Step one is capturing reality, not just reports. That means logging full dialogs (with redaction where needed), tagging where things went off the rails, and separating “model didn’t know” from “flow didn’t support.” A vague “user unhappy” label is useless; you’re looking for concrete categories like “billing intent misclassified” or “handoff too late.” The more precise your taxonomy, the more repeatable your fixes.
From there, the maintenance loop usually has three tracks running in parallel:
1. **Fast patches.** These are same-day tweaks: updating a broken link, fixing a policy answer, tightening a single prompt. They don’t need model changes and should be treated like normal bugfixes—tiny PRs, quick review, clear owner.
2. **Model evolution.** Here you’re adding or refining intents, retraining NLU, or adjusting retrieval/prompting strategies. High-performing teams schedule this on a cadence—every few weeks—so you’re not relearning the same lessons ad hoc. You pull in mislabeled utterances, cluster similar failures, and turn them into fresh, curated training examples instead of dumping raw logs into a fine-tune.
3. **Experience redesign.** Some problems aren’t about recognition; they’re about what happens *after* recognition. Maybe users abandon a flow because it asks for too much info upfront, or the answer arrives but feels opaque. This track looks at paths and drop-offs, then simplifies: fewer steps, clearer confirmations, smarter handoffs.
A/B testing sits over all three tracks as your reality check. You don’t just “feel” that a new intent set or prompt is better; you expose a slice of traffic and watch whether completion improves or error patterns change. The Bank of America ‘Erica’ team’s uplift after iterating intents is a classic example: the win wasn’t magic modeling, it was disciplined experimentation.
Underpinning all this is a curation mindset. More logs aren’t automatically helpful. You want representative, current, and diverse examples—not endless near-duplicates or one-off rants. Think of it less as hoarding conversations and more as editing a living anthology of how your users actually speak today.
Think of your bot’s backlog like a travel map covered in pins. Each pin is a real user turn: “Your bot said X, I needed Y.” Instead of staring at the whole globe, you zoom into clusters: a dense patch of pinned turns around pricing confusion, another around password resets, a small but sharp cluster about cancellations. Those clusters suggest different “routes” to improve: maybe a reworded answer, maybe a new follow-up question, maybe a different handoff trigger.
Concrete example: one fintech team noticed repeated, terse messages during one step of an identity-check flow. Completion looked fine in aggregate, but zooming in showed users often swore, then finally complied. They didn’t change the model at all; they added a single sentence explaining *why* that data was needed and an option to skip to an agent. Complaints in that step dropped by half.

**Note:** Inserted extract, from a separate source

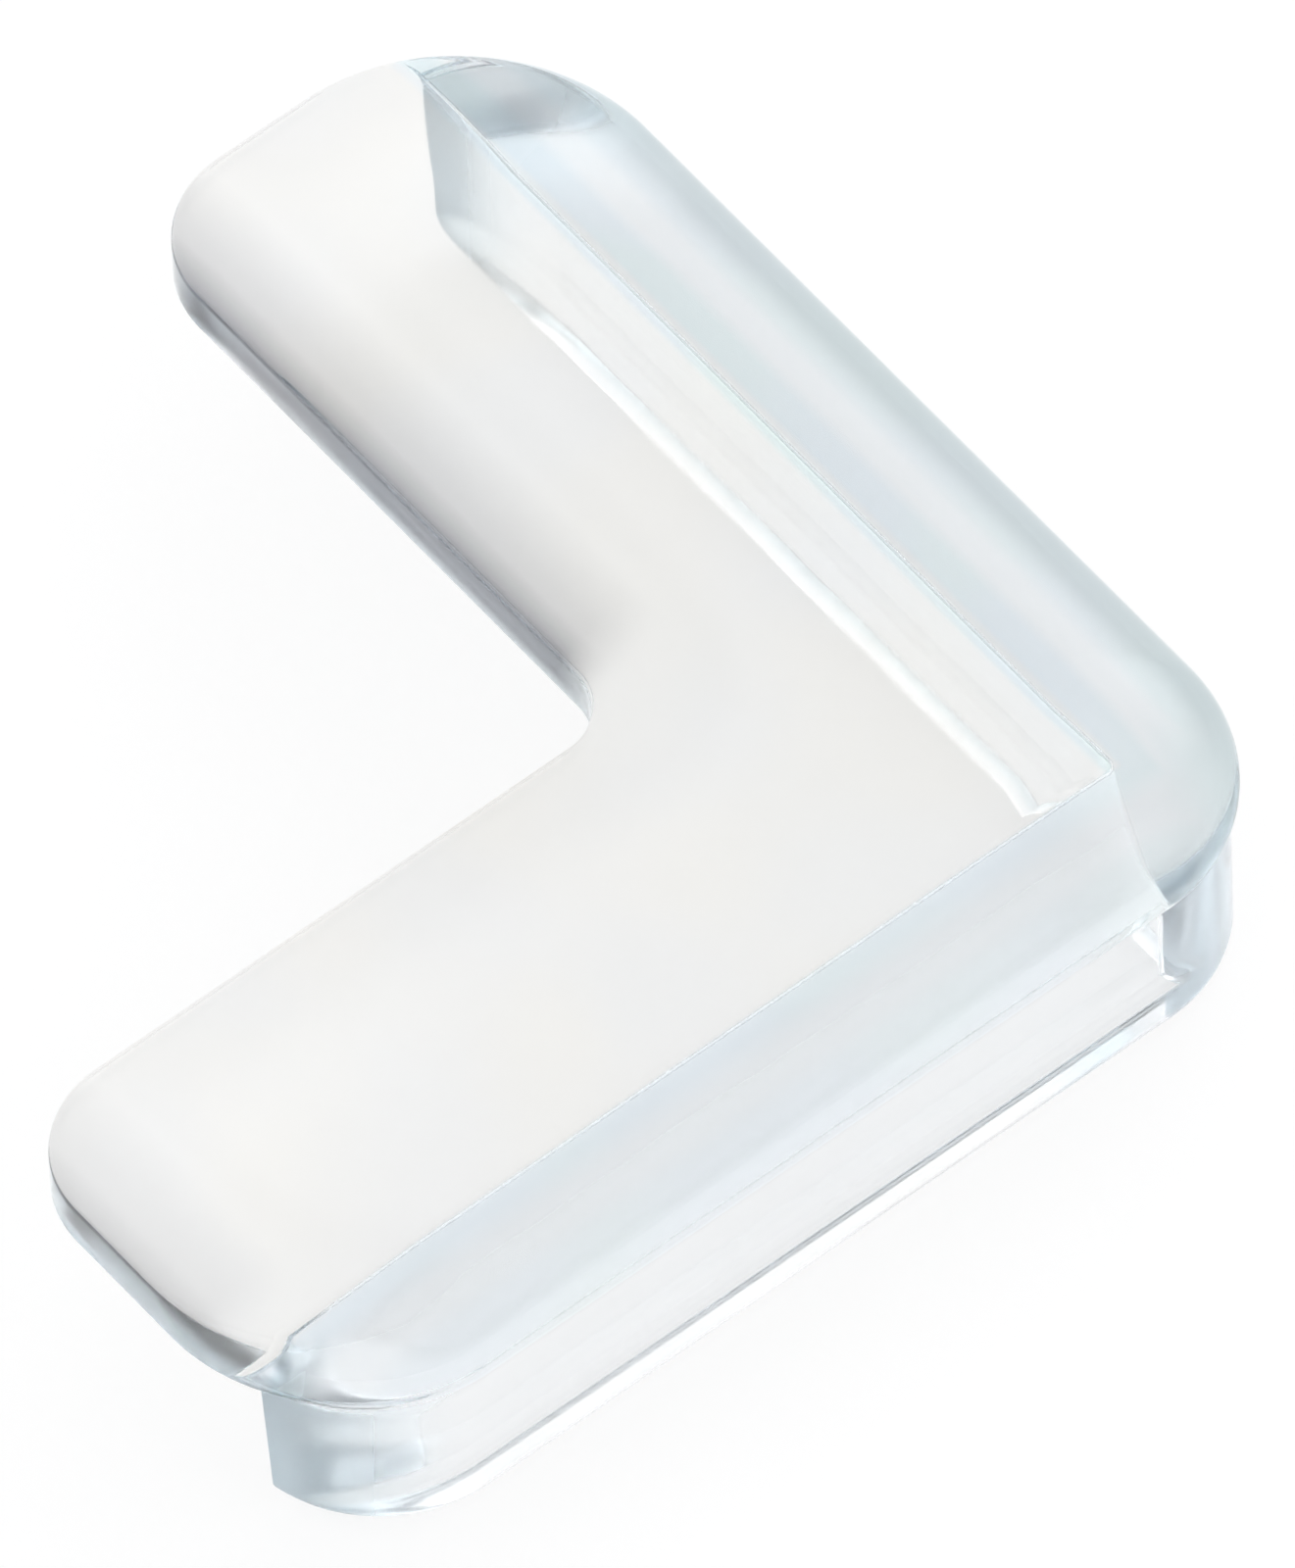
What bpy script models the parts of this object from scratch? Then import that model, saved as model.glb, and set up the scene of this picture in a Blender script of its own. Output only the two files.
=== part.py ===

Over time, these tiny, specific edits compound. You’re not hunting for a grand redesign every quarter; you’re quietly straightening dozens of small bends in the road users are already walking.
Error curves creeping up today hint at something bigger: soon, systems may watch their own behavior the way pilots scan instruments, flagging anomalies before anyone complains. RLHF could become less a project and more a quiet, continuous heartbeat under your stack, nudging flows toward safer, clearer paths. As multimodal interfaces spread, you’ll need orchestration that keeps voice, text, and vision in sync, like a conductor ensuring each section hits the same emotional note.
So the real frontier isn’t just “does it work?” but “how quickly can it adapt without breaking trust?” Think in seasons, not launches: retire outdated flows, promote new ones, and let small, safe experiments run alongside proven paths. Over months, your system becomes less a fixed script and more an evolving conversation with your users.
Here’s your challenge this week: Pick ONE existing flow in your bot that gets at least 50 user sessions per week, and run a live “debug day” on it—turn on detailed logging, watch 10 real user conversations end-to-end, and list every point where the bot misunderstands or stalls. Then, ship at least two concrete improvements: add one clarification follow-up question where users often get stuck, and tighten or rewrite one weak response using actual user phrases from the logs. Finally, set a simple metric (like completion rate for that flow) and compare today’s number with the same metric seven days from now to see if your tweaks actually helped.